_WHAT IS NEEDED_: Copy out, exactly and without additions, the lines from the one that contains "head = fillet(dome_edge, dome_edge_radius)" to the one that contains "bpy.context.scene.collection.objects.link(empty)", both ends included.

## START DATASET ENTRIES

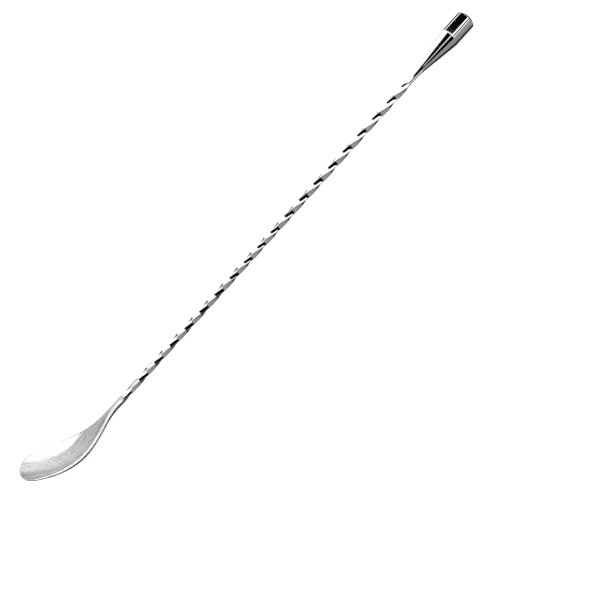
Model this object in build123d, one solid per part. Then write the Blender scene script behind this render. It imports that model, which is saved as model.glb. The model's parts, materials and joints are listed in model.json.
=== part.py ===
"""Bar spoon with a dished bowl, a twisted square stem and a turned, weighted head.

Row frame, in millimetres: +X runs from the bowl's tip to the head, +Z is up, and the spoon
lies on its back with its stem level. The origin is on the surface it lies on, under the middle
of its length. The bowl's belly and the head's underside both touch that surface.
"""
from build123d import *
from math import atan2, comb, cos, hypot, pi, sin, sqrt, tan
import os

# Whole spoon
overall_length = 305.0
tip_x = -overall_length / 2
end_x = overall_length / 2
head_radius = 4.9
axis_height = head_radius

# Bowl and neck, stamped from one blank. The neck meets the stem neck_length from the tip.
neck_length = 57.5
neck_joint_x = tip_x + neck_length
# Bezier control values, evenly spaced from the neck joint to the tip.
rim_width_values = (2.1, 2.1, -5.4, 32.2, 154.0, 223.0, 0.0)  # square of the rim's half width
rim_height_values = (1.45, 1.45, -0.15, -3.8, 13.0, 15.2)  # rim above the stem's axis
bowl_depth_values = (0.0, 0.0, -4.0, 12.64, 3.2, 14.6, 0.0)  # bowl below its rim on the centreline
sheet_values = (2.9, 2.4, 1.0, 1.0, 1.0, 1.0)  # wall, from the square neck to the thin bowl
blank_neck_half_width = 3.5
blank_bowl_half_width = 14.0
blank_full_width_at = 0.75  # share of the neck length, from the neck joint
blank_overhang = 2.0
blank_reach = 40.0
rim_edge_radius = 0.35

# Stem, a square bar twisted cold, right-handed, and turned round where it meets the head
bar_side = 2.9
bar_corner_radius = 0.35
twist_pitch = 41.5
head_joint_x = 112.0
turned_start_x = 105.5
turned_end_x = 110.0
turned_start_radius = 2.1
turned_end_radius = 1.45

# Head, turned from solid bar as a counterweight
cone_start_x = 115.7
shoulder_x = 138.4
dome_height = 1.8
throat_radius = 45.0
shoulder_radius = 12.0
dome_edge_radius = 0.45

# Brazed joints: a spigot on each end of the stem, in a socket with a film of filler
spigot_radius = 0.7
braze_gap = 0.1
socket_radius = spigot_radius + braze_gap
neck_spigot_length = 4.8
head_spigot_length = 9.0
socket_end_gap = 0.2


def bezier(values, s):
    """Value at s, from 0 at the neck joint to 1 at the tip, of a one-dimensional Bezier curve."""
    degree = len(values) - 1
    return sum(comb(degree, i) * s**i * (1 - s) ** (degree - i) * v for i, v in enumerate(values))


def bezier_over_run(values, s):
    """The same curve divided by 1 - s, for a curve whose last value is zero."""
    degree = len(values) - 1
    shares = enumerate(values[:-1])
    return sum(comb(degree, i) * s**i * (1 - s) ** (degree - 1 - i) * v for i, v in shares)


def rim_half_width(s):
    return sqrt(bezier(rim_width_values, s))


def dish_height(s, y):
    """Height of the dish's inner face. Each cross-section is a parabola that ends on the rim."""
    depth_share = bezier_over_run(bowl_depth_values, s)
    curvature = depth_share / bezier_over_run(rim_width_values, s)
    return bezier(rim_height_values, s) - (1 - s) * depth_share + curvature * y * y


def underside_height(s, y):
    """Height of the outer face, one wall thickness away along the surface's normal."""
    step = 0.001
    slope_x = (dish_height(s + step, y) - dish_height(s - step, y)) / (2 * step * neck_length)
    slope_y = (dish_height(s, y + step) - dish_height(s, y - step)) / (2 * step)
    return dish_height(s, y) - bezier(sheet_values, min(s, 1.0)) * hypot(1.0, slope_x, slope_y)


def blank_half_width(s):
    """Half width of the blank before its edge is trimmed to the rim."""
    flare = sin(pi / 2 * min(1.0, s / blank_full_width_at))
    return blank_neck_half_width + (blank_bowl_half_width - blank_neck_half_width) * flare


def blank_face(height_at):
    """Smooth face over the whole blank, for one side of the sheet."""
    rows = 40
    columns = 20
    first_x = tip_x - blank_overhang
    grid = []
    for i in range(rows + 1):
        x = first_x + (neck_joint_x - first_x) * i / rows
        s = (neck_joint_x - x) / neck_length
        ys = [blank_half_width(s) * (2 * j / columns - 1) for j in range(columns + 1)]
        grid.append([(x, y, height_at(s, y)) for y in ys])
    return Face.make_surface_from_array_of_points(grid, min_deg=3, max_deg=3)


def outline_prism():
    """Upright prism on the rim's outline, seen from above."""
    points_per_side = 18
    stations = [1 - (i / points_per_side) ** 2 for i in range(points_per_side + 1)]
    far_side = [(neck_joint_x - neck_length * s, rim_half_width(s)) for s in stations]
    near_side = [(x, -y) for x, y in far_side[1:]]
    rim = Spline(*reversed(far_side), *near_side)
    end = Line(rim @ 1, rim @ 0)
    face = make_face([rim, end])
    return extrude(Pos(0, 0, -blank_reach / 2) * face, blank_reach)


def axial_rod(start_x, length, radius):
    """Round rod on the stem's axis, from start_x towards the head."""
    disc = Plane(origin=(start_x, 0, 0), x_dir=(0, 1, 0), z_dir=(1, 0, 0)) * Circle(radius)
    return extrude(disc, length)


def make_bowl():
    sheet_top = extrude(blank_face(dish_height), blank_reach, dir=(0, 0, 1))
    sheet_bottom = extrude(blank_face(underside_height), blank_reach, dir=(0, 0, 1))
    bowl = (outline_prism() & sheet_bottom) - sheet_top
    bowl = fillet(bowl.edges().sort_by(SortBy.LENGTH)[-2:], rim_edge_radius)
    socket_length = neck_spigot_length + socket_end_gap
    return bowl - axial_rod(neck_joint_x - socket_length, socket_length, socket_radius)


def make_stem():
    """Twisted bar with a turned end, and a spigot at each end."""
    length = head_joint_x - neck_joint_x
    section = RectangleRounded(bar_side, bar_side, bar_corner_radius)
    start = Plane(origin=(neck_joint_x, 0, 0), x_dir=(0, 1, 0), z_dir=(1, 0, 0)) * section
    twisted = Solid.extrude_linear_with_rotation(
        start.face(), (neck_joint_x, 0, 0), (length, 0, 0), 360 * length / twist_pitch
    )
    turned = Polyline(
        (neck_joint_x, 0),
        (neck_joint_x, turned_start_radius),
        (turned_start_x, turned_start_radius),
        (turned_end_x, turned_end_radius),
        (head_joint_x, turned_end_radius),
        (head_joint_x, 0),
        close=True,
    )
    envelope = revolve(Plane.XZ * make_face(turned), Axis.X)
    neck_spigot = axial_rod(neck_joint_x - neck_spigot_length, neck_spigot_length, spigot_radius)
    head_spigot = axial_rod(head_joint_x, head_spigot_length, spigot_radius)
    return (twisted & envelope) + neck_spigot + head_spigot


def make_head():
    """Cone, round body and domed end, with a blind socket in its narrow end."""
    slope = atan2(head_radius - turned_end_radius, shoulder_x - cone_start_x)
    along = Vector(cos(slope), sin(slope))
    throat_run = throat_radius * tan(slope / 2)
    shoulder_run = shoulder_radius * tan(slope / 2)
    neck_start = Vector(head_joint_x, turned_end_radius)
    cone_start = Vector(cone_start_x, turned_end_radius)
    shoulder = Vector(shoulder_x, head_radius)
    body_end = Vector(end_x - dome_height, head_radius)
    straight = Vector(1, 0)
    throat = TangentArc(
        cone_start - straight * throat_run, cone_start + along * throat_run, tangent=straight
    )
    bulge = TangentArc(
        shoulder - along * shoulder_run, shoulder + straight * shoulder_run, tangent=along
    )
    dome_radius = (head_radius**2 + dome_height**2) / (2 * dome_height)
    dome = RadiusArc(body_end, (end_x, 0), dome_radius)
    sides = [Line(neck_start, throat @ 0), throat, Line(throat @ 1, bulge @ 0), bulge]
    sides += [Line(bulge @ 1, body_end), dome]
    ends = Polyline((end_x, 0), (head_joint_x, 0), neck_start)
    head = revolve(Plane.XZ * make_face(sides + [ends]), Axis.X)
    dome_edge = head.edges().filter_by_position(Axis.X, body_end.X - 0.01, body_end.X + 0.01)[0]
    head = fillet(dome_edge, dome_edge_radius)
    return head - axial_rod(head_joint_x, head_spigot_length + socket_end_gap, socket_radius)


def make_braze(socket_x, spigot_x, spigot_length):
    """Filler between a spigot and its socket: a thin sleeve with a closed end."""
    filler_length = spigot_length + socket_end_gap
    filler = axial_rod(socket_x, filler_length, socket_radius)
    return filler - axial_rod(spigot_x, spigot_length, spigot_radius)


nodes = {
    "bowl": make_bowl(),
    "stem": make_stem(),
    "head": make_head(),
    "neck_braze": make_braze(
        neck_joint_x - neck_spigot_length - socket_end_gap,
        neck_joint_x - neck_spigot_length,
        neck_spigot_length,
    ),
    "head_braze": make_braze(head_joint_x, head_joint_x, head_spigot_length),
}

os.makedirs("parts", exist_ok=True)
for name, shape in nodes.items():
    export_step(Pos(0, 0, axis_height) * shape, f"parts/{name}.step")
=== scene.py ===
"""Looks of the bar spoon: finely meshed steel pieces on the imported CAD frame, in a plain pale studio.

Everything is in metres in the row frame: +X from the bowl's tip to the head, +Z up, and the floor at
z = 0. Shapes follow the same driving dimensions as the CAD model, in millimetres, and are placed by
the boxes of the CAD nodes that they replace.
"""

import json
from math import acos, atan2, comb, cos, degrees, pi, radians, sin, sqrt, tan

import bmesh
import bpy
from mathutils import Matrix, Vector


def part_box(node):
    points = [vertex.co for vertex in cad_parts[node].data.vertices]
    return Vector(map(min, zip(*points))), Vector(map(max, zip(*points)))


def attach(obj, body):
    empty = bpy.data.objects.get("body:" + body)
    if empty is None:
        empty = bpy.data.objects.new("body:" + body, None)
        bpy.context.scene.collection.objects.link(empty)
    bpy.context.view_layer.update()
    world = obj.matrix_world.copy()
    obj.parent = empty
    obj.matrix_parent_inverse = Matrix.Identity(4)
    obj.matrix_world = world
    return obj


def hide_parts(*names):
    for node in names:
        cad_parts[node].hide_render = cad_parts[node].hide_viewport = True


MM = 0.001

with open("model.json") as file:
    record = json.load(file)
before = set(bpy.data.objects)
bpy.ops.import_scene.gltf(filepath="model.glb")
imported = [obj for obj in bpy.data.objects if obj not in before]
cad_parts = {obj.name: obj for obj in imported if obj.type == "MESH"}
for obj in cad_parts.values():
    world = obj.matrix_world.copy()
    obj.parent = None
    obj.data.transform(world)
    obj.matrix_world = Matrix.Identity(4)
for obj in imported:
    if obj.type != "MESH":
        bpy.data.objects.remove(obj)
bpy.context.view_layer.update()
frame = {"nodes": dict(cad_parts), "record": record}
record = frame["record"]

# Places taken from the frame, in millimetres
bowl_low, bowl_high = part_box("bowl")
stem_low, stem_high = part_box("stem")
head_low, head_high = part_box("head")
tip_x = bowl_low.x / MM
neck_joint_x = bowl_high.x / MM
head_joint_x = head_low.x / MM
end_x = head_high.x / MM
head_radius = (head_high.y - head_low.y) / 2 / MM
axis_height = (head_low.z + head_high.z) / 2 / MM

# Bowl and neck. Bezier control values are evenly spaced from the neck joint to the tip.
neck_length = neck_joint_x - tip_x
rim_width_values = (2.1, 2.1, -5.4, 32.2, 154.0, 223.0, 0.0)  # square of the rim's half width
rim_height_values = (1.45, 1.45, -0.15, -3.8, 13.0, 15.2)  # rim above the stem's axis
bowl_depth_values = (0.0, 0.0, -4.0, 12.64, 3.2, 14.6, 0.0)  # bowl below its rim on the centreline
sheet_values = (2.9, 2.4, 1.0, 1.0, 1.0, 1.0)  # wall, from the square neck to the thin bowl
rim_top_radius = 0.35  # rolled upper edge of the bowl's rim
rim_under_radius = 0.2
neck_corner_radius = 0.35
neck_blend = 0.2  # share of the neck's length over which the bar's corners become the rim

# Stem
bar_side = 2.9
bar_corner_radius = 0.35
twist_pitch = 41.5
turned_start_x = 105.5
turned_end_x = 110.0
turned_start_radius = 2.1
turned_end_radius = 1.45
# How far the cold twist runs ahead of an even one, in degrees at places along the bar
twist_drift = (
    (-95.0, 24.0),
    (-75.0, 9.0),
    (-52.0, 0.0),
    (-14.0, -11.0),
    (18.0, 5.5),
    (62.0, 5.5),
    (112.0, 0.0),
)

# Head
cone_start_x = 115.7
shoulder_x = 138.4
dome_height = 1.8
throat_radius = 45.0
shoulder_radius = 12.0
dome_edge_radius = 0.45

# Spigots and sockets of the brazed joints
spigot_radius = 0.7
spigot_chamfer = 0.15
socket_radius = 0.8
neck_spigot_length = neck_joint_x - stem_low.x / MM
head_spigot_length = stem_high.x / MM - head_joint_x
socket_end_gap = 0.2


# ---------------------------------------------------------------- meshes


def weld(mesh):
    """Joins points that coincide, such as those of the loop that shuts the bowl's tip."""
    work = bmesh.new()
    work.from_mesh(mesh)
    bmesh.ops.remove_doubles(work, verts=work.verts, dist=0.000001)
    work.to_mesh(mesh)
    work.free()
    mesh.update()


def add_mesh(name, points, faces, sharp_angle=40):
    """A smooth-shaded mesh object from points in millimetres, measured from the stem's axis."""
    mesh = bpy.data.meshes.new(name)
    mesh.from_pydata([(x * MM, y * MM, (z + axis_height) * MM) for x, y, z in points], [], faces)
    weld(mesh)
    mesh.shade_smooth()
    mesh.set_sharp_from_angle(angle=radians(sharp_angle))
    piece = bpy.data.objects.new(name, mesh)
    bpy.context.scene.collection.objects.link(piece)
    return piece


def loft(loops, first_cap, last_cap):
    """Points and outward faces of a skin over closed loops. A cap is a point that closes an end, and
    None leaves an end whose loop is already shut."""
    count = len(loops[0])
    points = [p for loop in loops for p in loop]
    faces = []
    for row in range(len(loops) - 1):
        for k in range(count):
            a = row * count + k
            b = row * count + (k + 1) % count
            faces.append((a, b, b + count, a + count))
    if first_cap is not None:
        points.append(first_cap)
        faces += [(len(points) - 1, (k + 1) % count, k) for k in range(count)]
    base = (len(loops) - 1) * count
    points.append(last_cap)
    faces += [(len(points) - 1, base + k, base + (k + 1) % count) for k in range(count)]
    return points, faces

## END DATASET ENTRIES
## START DATASET ENTRIES

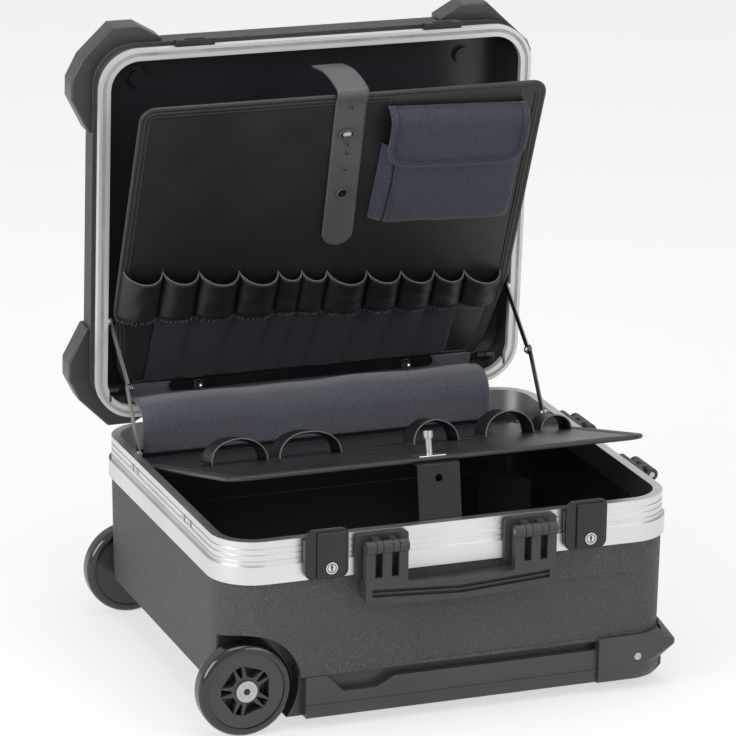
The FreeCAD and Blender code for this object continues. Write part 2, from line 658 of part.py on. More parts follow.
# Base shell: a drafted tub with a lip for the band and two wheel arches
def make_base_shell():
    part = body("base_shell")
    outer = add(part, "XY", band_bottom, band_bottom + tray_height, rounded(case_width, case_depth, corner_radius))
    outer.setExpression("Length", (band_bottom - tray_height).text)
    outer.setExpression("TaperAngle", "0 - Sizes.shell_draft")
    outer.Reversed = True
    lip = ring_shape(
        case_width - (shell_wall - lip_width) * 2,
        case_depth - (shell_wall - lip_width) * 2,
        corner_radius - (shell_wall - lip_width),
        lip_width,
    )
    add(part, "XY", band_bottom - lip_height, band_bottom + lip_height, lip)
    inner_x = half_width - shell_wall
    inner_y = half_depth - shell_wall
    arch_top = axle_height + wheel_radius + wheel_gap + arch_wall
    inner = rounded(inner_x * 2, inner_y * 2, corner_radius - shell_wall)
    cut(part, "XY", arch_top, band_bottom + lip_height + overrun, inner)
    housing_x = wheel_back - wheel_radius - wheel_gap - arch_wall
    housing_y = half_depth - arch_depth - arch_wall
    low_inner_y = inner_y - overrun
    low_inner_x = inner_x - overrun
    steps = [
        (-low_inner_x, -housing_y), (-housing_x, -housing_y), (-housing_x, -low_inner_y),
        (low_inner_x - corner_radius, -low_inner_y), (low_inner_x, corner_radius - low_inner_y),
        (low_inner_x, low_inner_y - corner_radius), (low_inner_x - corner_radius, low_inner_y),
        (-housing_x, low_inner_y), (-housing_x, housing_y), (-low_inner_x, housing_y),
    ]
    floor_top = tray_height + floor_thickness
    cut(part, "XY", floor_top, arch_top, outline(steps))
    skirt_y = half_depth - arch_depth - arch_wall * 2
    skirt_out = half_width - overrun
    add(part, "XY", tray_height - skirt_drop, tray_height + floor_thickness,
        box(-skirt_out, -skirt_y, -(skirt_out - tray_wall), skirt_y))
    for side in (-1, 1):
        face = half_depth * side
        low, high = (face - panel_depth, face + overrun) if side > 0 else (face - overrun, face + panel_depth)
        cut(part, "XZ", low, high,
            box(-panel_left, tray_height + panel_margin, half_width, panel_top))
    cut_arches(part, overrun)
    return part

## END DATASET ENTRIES
## START DATASET ENTRIES

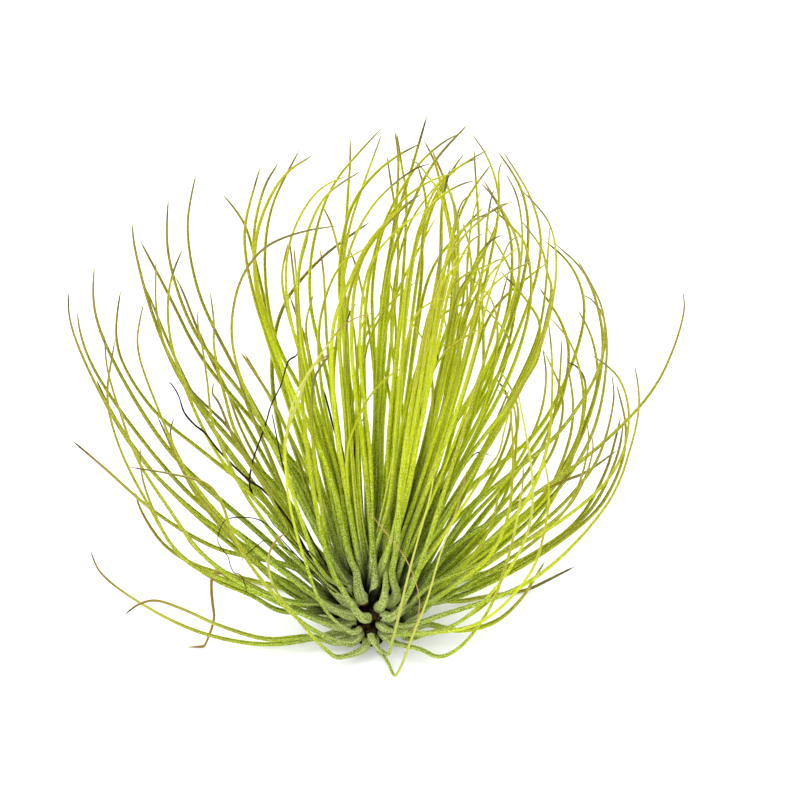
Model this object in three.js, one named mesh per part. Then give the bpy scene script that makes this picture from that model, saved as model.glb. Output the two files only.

## END DATASET ENTRIES

_SOLUTION FOR THIS EXERCISE_:
    head = fillet(dome_edge, dome_edge_radius)
    return head - axial_rod(head_joint_x, head_spigot_length + socket_end_gap, socket_radius)


def make_braze(socket_x, spigot_x, spigot_length):
    """Filler between a spigot and its socket: a thin sleeve with a closed end."""
    filler_length = spigot_length + socket_end_gap
    filler = axial_rod(socket_x, filler_length, socket_radius)
    return filler - axial_rod(spigot_x, spigot_length, spigot_radius)


nodes = {
    "bowl": make_bowl(),
    "stem": make_stem(),
    "head": make_head(),
    "neck_braze": make_braze(
        neck_joint_x - neck_spigot_length - socket_end_gap,
        neck_joint_x - neck_spigot_length,
        neck_spigot_length,
    ),
    "head_braze": make_braze(head_joint_x, head_joint_x, head_spigot_length),
}

os.makedirs("parts", exist_ok=True)
for name, shape in nodes.items():
    export_step(Pos(0, 0, axis_height) * shape, f"parts/{name}.step")
=== scene.py ===
"""Looks of the bar spoon: finely meshed steel pieces on the imported CAD frame, in a plain pale studio.

Everything is in metres in the row frame: +X from the bowl's tip to the head, +Z up, and the floor at
z = 0. Shapes follow the same driving dimensions as the CAD model, in millimetres, and are placed by
the boxes of the CAD nodes that they replace.
"""

import json
from math import acos, atan2, comb, cos, degrees, pi, radians, sin, sqrt, tan

import bmesh
import bpy
from mathutils import Matrix, Vector


def part_box(node):
    points = [vertex.co for vertex in cad_parts[node].data.vertices]
    return Vector(map(min, zip(*points))), Vector(map(max, zip(*points)))


def attach(obj, body):
    empty = bpy.data.objects.get("body:" + body)
    if empty is None:
        empty = bpy.data.objects.new("body:" + body, None)
        bpy.context.scene.collection.objects.link(empty)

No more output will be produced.